Au moins dès le IIIe siècle, un bâtiment rectangulaire excavé est installé au nord-ouest du site. Son architecture est celle d’un mithræum, édifice voué au culte de Mithra. Ces temples apparaissent comme de petites chapelles voûtées où se déroulent les banquets et sacrifices dédiés à Mithra. Leur voûte peinte est généralement décorée d’un ciel étoilé. À Angers, des tambours de colonnes, peut-être bases d’autel ou socles de statue, émergent. Les sanctuaires dédiés au dieu comportent toujours un bas-relief représentant la divinité coiffée de son bonnet phrygien. Envoyé par le dieu suprême, il égorge un taureau, symbole du mal, qui par son sang donne naissance à la vie. La fouille des décombres antiques de la rue René Brémond révèle aujourd’hui des éléments de ces statues peintes : fragments d’un bas-relief du dieu Mithra avec notamment des éléments des dadophores (porteurs de torches) et du miles (porteur de lance), associés à un riche mobilier du IVe siècle.

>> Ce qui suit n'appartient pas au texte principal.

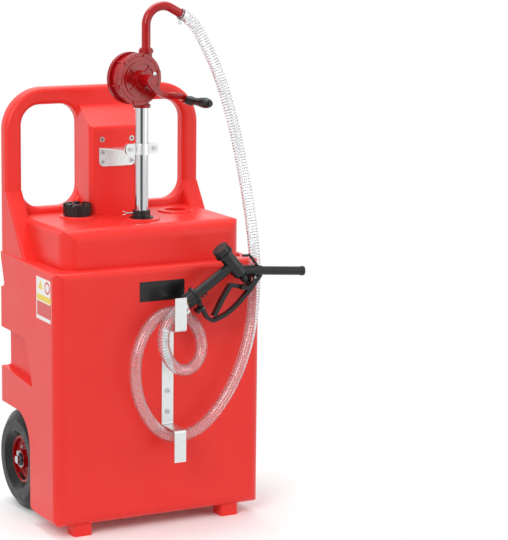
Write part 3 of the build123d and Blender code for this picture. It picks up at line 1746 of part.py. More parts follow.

Sur un gobelet en céramique sigillée fabriqué dans les ateliers de Lezoux (Puy-de-Dôme), figure une dédicace gravée avant cuisson offerte par un certain Genialis dans la première moitié du IIIe siècle : « DEO [INVIC]TO MYTRH[AE]…/…]VS GENIALIS CIVES MA […]VS EXVOTO D[ …/…]RIBVS OMNIS LOCO OMNIS (…) » : « Au dieu invaincu Mithra,]us Genialis, citoyen de…, a offert en ex voto (ce vase) ».
Un fragment de tuffeau ouvragé, décoré de palmettes, porte dans un cartouche une inscription en grec sur quatre lignes qui a été en partie déchiffrée. Elle indique une dédicace effectuée par un dénommé Theophilos d’origine orientale au profit de Retituitos, nom à consonance gauloise.